Nella stessa stanza una giovane prostituta è stata inquadrata riportando ai nostri occhi solo le mani, un dettaglio che descriveva molto, forse tutto. Restano da sempre le parti del corpo più segnate e mentre le stringeva, contorceva le dita come se volessero trattenere la forza che desiderava essere sprigionata fuori, l’energia che la renderebbe una persona libera.

Sono stati ripresi attraverso delicate immagini, le vite di quei stessi immigrati che si vedono in televisione, quei africani che hanno intrapreso faticosi viaggi e solo dopo torture, abusi e devastazioni, sono sbarcati in Italia per venire dimenticati da tutti, ma non dalla mafia nigeriana che li ha accolti con inganno e li ha resi schiavi.

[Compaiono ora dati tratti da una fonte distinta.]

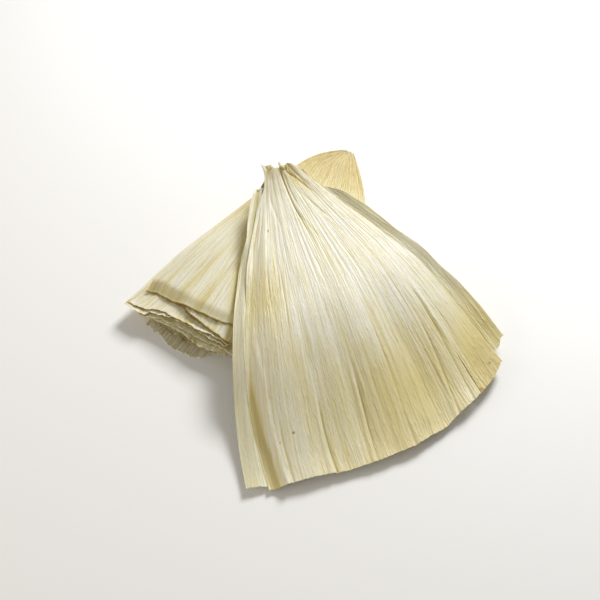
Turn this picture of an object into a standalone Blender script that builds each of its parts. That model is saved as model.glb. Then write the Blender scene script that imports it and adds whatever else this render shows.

Magia nera, riti voodoo, prostituzione sono stati pezzi unici di un intreccio che continua a legare le giovani e disperate donne ritratte ad una terra deturpata e contaminata. Lo ha spiegato bene la video-installazione La Domitiana (esposta anche alla University of Bath in Inghilterra), composto da cinque clip che hanno rivelato, attraverso riprese fotografiche ciò che il talento artistico di Giovanni è riuscito a raccogliere dal mito al fallimento, riprendendo dalla bellezza degli scavi archeologici di Cuma ai disastri ambientali di una terra avvelenata, dall’abusivismo del villaggio Coppola, passando all’asservimento e all’oppressione degli immigrati costretti a vendersi e ad essere sedotti dalle loro stesse tradizioni, attraverso riti di iniziazione e cerimoniali africani dove promettono ubbidienza e subordinazione.

La fotografia umana dell’autore di queste opere uniche ha cercato di catturare direttamente lo spettatore e ci è riuscita, non solo grazie all’uso rigoroso del bianco e nero che ha trasmesso sin da subito l’essenza del racconto mostrato dall’istantanea, ma è stata sopratutto la sensibilità del modus operandi del fotografo che ha voluto far conoscere ciò che si nascondeva dietro a quei sguardi. Gli stessi, si protraggono riflettendosi nell’occhio dell’osservatore e riuscendo a penetrarlo senza l’intenzione di far suscitare compassione, ma piuttosto il proposito di lasciare un messaggio di speranza.

Le ragazze ostentatrici di bellezza e sconforto, i volti gentili delle madri presenti per i loro piccoli, i ritratti sorridenti dei giovani di colore sono stati tasselli importanti della poesia fotografica di Izzo, ricca di percepibili contenuti. La composizione creata dall’artista restituisce la tenerezza di una terra e di un’umanità che ha tutte le premesse per essere rivendicata.